Analyze student data to try to predict whether a student received a certification (completed) a course.
This dataset is at the level of one row per-person, per-course. The dataset includes both administrative variables and variables generated from user-provided data. For a detailed description of the variables included in the de-identified dataset, please see the data dictionary excel file.
See Kaggle site for more dataset info: https://www.kaggle.com/c/csestat-416-21su-kaggle/overview
For more information about the existing analyses of these data and the courses, please see the HarvardX and MITx working paper “HarvardX and MITx: The first year of open online courses”: (http://papers.ssrn.com/sol3/papers.cfm?abstract_id=2381263)

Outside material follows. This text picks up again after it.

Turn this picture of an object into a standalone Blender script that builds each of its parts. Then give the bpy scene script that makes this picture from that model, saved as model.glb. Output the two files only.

- certified : our target variable
- registered " # 0/1; registered for course
- viewed : # 0/1; anyone who accessed the ‘Courseware’ tab
- explored : # 0/1; anyone who accessed at least half of the chapters in the courseware
- LoE_DI : # highest level of education completed
- YoB : # year of birth
- gende : # Possible values: m (male), f (female) and o (other)
- grade : # final grade in the course, ranges from 0 to 1
- start_time_DI : # date of course registration
- last_event_DI : # date of last interaction with course
- nevents : # number of interactions with the course
- ndays_act : # number of unique days student interacted with course
- nplay_video : # number of play video events within the course
- nchapters : # number of chapters (within the Courseware) with which the student interacted.
- nforum_posts : # number of posts to the Discussion Forum